Ha! Called it! You Christian Apologists just made it up, like I said a few pages back. You can't find it anywhere else because it is not an axiom of logic. It's something you all cooked up that you think you can conflate with the axiom of identity.
"Appeal to ignorance - the claim that whatever has not been proven false must be true, and vice versa. (e.g., There is no compelling evidence that UFOs are not visiting the Earth; therefore, UFOs exist, and there is intelligent life elsewhere in the Universe. Or: There may be seventy kazillion other worlds, but not one is known to have the moral advancement of the Earth, so we're still central to the Universe.) This impatience with ambiguity can be criticized in the phrase: absence of evidence is not evidence of absence." -Carl Sagan
In other words, you can't make any conclusions either way, regardless.
Period.
There is no material cause necessarily in creation ex nihilo. Do you even know what the four causes are since you cited them?
I notice you're jumping around between them and not specifying which one you're on at any given time. I'm not into shell games.
It's funny. When checking my own work #1 and #2 both lead to the cosmological argument. I'm mostly working a priori, instead of a posteriori, but whenever science is invoked, I have to argue a posteriori, because science is inductive, and rarely a priori. Get it?
In whatever order they like. The only distinction between a negative claim and a positive claim is semantics. See, the process for theists begins by forcing doubt upon the idea that the Earth came about as a result of entirely natural processes. See how that works?
"Entirely natural processes" is a positive claim. Therefore, it would require proof or evidence. The problem is that it's too vague to begin with. "Nature" is essentially navel-gazing. Sometimes you can't get the answer from the elements that make up the problem. Sometimes you have to go outside the problem.
I don't know what you're talking about, you aren't making sense! I'm equivocating between objective logic and inductive vs deductive logic?? What does that mean?
There is more than one kind of logic. They have names, you know.
Yeah, I like doing the work myself because I'm not intellectually lazy.
You don't have to re-invent the wheel, you know. If "
there is no longer any need of a god," then the reason for it would have already existed before you were born.
I don't have to guess, I know, and I already called you on it.
Appeal to motive fallacy is a real fallacy. No matter how many times you insist, it's never a substitute for a real argument.
I don't believe that you actually believe this response follows from what I said. It doesn't and it's clear that it doesn't.
Every-single-reply you make to a quoteblock is essentially a gish-gallop. I don't really even believe gish-gallop is anything official, as "internet rules" go. What's next, you gonna claim Godwin's law is a law of physics?

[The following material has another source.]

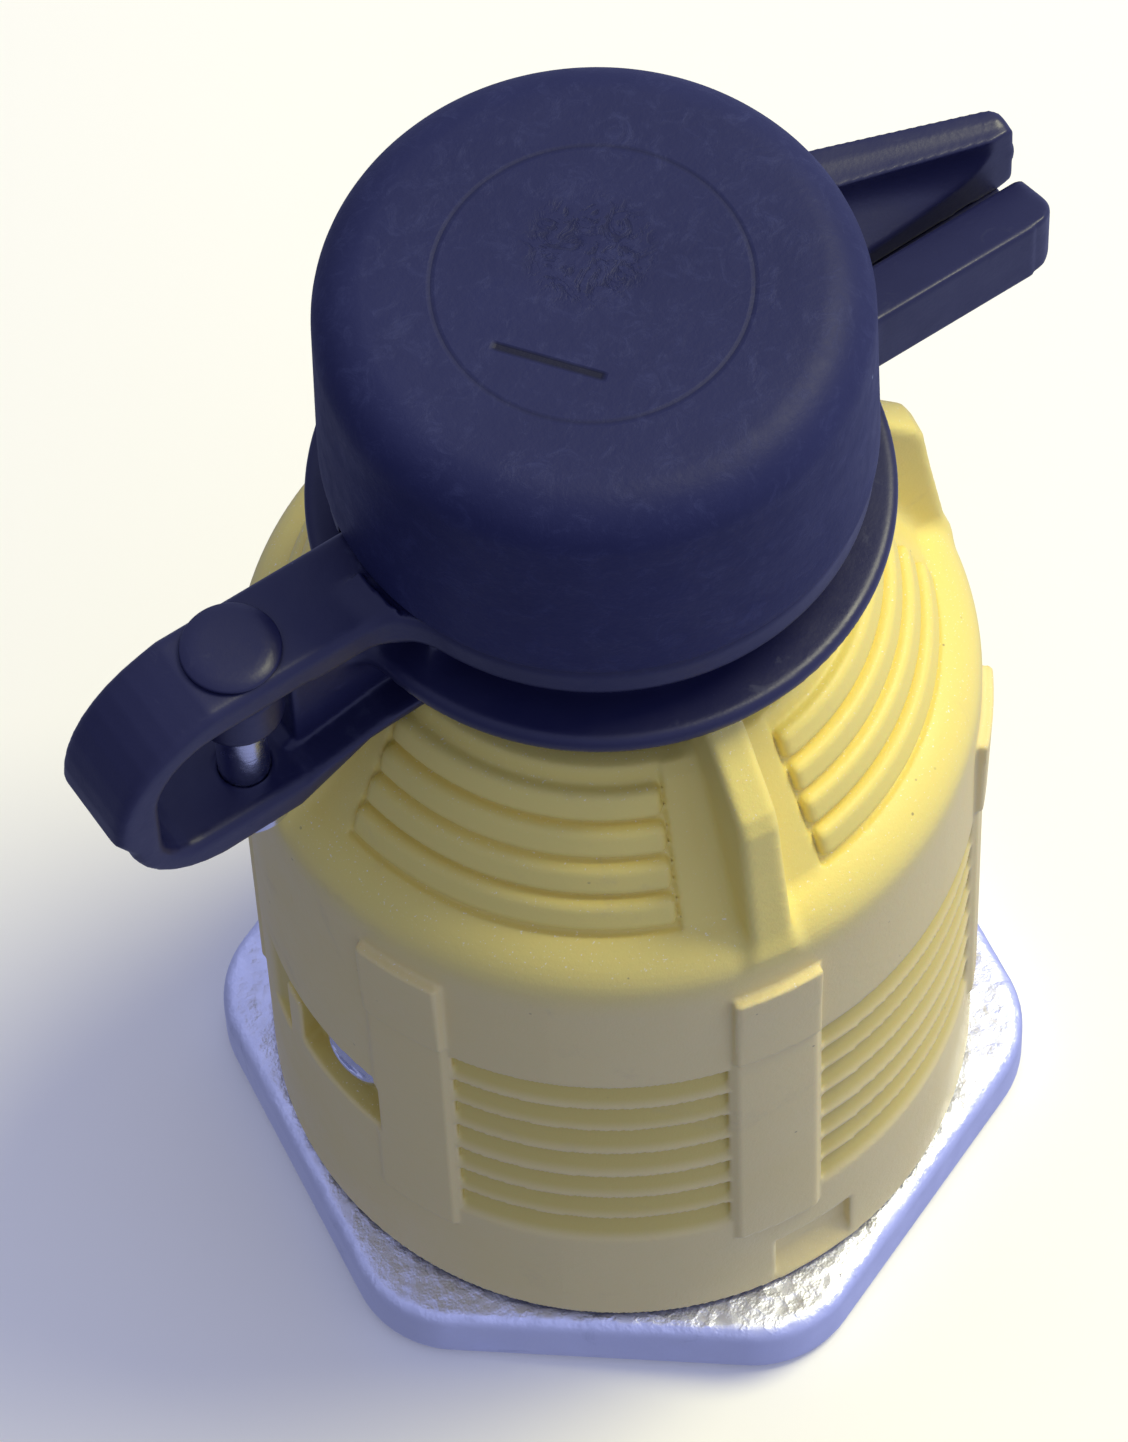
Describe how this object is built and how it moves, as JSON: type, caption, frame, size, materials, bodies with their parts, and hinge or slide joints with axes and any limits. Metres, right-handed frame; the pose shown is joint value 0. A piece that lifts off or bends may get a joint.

Right, so you've got no proof, I've got no proof, and we'll just leave it as "unknown".
It was never my claim. An "
eternally contingent thing" or a "
non-finite beginning" or
WHATEVER contradicted you floated was all you, buddy.
I know. I know what you're trying to do, and I already stated as much. I'm telling you what I'll contribute if you ever actually contribute anything yourself as the OP.
But I'm not running on inductive possibilities here. Sorry.
I'm not making a knowledge claim, so this is all bunk.
Oh, but you ARE! You said, "As an atheist, I don't believe in such a being, so I don't believe it's
actually possible for this logically possible thing to occur." That's appeal to ignorance. If you're not arguing from not viewing cats and dogs raining from the sky, then you're simply making a circular argument based on your own incredulity, "
I don't believe 'X,' therefore 'X' is not possible in reality."
It could very well be
an argument from personal incredulity as well.
So you don't believe that God is omnipotent?
God can perform any rationally possible act. Just because God did not do the one thing you demanded of Him, doesn't mean He doesn't exist.